:: SOURCE EXCERPT
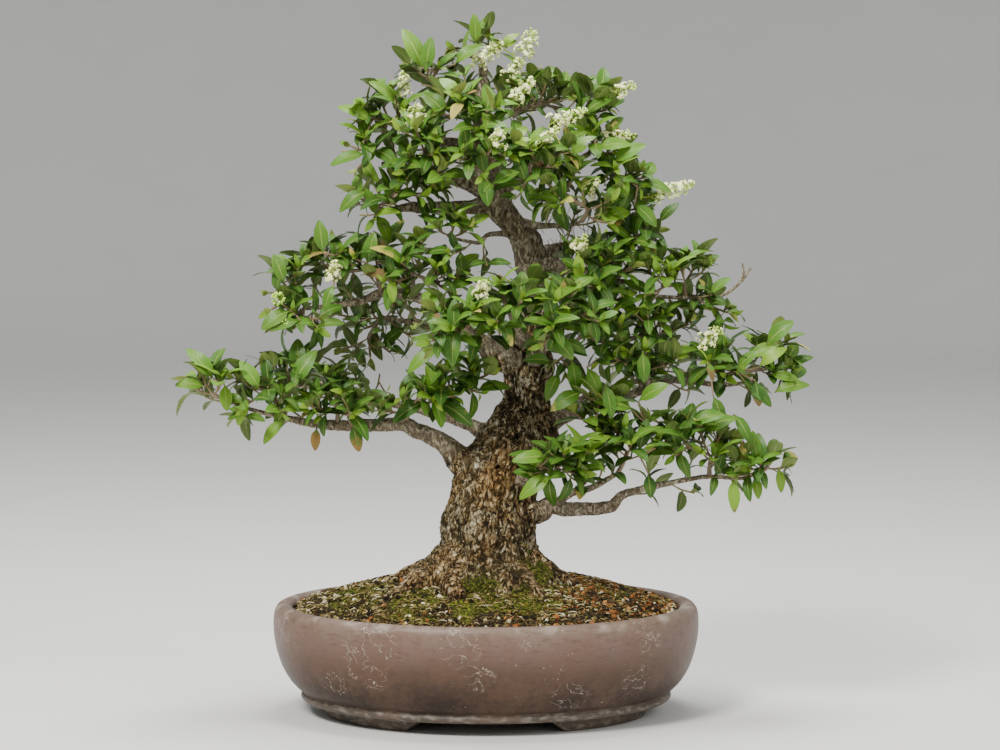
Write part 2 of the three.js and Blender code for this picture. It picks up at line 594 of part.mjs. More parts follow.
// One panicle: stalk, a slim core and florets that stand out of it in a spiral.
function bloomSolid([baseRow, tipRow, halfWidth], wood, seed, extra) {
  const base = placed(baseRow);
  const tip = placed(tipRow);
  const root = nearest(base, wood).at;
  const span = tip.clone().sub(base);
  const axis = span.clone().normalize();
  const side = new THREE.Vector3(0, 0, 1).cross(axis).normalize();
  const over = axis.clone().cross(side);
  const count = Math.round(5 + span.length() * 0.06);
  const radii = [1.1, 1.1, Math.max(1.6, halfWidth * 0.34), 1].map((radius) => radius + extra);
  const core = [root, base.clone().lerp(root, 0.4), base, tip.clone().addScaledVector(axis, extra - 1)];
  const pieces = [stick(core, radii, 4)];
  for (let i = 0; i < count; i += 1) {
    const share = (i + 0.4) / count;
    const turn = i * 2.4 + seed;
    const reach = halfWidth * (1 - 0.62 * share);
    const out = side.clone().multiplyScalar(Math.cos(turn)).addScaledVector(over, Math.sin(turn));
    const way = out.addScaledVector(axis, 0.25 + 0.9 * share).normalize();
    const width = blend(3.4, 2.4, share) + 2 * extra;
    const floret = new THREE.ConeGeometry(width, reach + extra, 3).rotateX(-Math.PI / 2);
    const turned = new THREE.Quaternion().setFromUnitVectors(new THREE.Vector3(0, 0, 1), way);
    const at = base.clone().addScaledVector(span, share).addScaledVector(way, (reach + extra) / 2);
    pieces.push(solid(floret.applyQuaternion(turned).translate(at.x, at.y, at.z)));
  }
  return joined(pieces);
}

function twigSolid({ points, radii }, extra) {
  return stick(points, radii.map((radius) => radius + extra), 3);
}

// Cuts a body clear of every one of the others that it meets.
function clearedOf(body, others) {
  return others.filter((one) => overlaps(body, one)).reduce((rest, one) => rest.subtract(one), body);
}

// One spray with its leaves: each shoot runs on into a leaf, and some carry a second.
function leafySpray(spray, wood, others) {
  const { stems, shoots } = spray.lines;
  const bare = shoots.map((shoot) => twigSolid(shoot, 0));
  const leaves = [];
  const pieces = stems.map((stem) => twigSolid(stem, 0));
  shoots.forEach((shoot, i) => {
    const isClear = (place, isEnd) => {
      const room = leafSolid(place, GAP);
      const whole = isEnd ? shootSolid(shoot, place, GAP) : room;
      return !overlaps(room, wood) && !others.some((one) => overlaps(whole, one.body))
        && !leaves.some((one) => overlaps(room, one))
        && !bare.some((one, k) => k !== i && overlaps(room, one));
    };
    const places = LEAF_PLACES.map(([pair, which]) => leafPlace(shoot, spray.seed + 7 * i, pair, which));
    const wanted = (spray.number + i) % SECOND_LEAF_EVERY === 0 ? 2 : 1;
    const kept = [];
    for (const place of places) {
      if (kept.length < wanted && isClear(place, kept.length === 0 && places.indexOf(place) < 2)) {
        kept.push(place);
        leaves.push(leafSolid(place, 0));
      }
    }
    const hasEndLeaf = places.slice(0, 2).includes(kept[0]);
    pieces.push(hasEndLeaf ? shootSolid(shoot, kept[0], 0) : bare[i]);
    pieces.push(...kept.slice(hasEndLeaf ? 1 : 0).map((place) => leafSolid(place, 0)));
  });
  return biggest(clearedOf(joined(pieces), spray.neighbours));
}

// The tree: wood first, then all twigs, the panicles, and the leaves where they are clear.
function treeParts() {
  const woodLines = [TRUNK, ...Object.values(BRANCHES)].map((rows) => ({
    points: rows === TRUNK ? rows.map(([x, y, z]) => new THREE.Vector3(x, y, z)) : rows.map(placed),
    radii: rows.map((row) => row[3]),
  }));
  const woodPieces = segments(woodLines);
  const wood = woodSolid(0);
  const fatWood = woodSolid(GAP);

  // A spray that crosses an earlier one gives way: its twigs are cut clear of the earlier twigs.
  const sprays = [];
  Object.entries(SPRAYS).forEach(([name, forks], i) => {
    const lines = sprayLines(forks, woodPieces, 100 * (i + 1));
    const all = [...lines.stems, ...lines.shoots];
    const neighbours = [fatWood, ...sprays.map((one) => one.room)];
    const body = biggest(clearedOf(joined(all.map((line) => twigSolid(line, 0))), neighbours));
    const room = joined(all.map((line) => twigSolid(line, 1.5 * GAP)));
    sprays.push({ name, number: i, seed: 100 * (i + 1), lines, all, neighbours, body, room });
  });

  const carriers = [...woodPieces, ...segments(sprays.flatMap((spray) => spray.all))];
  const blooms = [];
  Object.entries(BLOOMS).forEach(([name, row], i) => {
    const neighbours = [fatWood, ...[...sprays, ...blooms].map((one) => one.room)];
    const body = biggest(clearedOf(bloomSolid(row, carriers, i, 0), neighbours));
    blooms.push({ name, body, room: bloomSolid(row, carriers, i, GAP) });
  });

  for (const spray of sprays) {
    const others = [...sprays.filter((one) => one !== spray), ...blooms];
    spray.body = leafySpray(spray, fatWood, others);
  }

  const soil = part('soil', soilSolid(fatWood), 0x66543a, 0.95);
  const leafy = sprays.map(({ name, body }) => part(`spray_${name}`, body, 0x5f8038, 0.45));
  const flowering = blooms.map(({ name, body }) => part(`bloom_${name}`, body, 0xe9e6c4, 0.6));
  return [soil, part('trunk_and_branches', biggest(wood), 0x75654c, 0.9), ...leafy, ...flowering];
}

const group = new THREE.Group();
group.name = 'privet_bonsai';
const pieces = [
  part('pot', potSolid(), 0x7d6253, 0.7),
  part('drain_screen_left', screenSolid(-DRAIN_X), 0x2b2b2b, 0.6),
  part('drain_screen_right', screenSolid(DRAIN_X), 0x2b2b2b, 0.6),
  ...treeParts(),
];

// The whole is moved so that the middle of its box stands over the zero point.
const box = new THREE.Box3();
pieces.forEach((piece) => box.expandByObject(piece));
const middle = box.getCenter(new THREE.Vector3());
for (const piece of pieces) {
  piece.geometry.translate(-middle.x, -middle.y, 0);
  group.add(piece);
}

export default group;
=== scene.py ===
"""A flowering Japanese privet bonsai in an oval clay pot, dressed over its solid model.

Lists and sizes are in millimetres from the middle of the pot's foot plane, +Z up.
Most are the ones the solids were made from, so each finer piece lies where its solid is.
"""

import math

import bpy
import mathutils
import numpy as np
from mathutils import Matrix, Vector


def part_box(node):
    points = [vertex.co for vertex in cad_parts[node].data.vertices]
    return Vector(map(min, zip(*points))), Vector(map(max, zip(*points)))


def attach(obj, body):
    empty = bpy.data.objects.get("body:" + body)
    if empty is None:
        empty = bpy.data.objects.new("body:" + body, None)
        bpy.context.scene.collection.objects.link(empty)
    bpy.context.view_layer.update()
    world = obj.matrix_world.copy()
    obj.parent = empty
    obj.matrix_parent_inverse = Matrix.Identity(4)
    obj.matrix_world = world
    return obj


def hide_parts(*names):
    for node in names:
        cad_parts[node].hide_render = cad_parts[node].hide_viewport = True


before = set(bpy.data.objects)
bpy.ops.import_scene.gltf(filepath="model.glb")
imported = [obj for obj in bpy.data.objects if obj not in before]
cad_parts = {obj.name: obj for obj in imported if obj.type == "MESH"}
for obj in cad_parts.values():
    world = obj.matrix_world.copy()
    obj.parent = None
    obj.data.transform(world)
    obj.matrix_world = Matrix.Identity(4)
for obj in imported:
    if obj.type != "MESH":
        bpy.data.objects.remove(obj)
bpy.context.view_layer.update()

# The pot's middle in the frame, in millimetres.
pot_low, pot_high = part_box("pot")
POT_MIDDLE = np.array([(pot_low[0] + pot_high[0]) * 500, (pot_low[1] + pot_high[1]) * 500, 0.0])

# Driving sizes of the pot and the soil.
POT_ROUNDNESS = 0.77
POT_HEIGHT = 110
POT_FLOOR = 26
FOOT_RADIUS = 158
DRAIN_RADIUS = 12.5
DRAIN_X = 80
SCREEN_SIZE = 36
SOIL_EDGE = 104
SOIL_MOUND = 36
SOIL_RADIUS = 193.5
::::
- [JOB]:
Extract the lines of the preceding material that run from the line with "const group = new THREE.Group();" through the line with "imported = [obj", inclusive, reproducing them exactly and adding nothing.

- [OUTPUT BELOW]:
const group = new THREE.Group();
group.name = 'privet_bonsai';
const pieces = [
  part('pot', potSolid(), 0x7d6253, 0.7),
  part('drain_screen_left', screenSolid(-DRAIN_X), 0x2b2b2b, 0.6),
  part('drain_screen_right', screenSolid(DRAIN_X), 0x2b2b2b, 0.6),
  ...treeParts(),
];

// The whole is moved so that the middle of its box stands over the zero point.
const box = new THREE.Box3();
pieces.forEach((piece) => box.expandByObject(piece));
const middle = box.getCenter(new THREE.Vector3());
for (const piece of pieces) {
  piece.geometry.translate(-middle.x, -middle.y, 0);
  group.add(piece);
}

export default group;
=== scene.py ===
"""A flowering Japanese privet bonsai in an oval clay pot, dressed over its solid model.

Lists and sizes are in millimetres from the middle of the pot's foot plane, +Z up.
Most are the ones the solids were made from, so each finer piece lies where its solid is.
"""

import math

import bpy
import mathutils
import numpy as np
from mathutils import Matrix, Vector


def part_box(node):
    points = [vertex.co for vertex in cad_parts[node].data.vertices]
    return Vector(map(min, zip(*points))), Vector(map(max, zip(*points)))


def attach(obj, body):
    empty = bpy.data.objects.get("body:" + body)
    if empty is None:
        empty = bpy.data.objects.new("body:" + body, None)
        bpy.context.scene.collection.objects.link(empty)
    bpy.context.view_layer.update()
    world = obj.matrix_world.copy()
    obj.parent = empty
    obj.matrix_parent_inverse = Matrix.Identity(4)
    obj.matrix_world = world
    return obj


def hide_parts(*names):
    for node in names:
        cad_parts[node].hide_render = cad_parts[node].hide_viewport = True


before = set(bpy.data.objects)
bpy.ops.import_scene.gltf(filepath="model.glb")
imported = [obj for obj in bpy.data.objects if obj not in before]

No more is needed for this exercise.